A recent study from Headwaters Economics, an independent research nonprofit, found that jobs and incomes have nearly doubled in communities around the monument since its designation in 1996.

The area also includes sacred places and cultural resources for several tribes, according to the Grand Staircase Inter-Tribal Coalition, which includes the Hopi Tribe, Navajo Nation, Kaibab Band of Paiute Indians, Paiute Indian Tribe of Utah, Ute Mountain Ute Tribe and Zuni Tribe.

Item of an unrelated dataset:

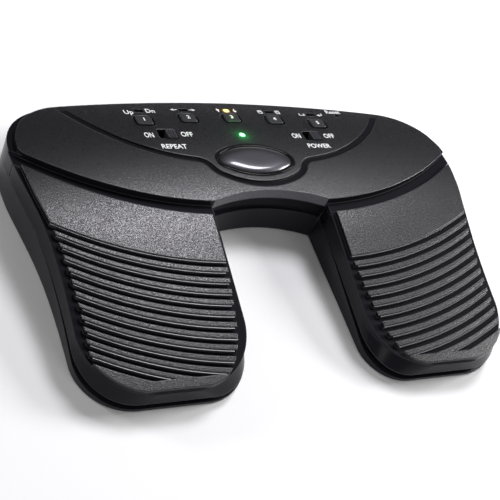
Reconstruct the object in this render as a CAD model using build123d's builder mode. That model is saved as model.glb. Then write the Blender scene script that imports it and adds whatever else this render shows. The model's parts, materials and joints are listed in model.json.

“Since time immemorial, the Kaibab Band of Paiute Indians lived within and around the entirety of the boundaries of the monument,” Angelita S. Bulletts, interim tribal Administrator with the Kaibab Band of Paiute Indians, said in the release. “This means that any physical impacts through development would irreparably impair the heritage and traditions of the Southern Paiute Nation.”

The inter-tribal coalition said that overturning the management plan would put cultural sites at “greater risk of looting, vandalism, graffiti, and degradation.”

“No matter the complexity of today’s debates,” Cassidy K. Morgan, programs and projects specialist with the Navajo Nation Heritage and Historic Preservation Department, said, “our guiding principle is clear: these places must be protected and honored as part of our shared heritage and as part of the life-giving system of Mother Earth.”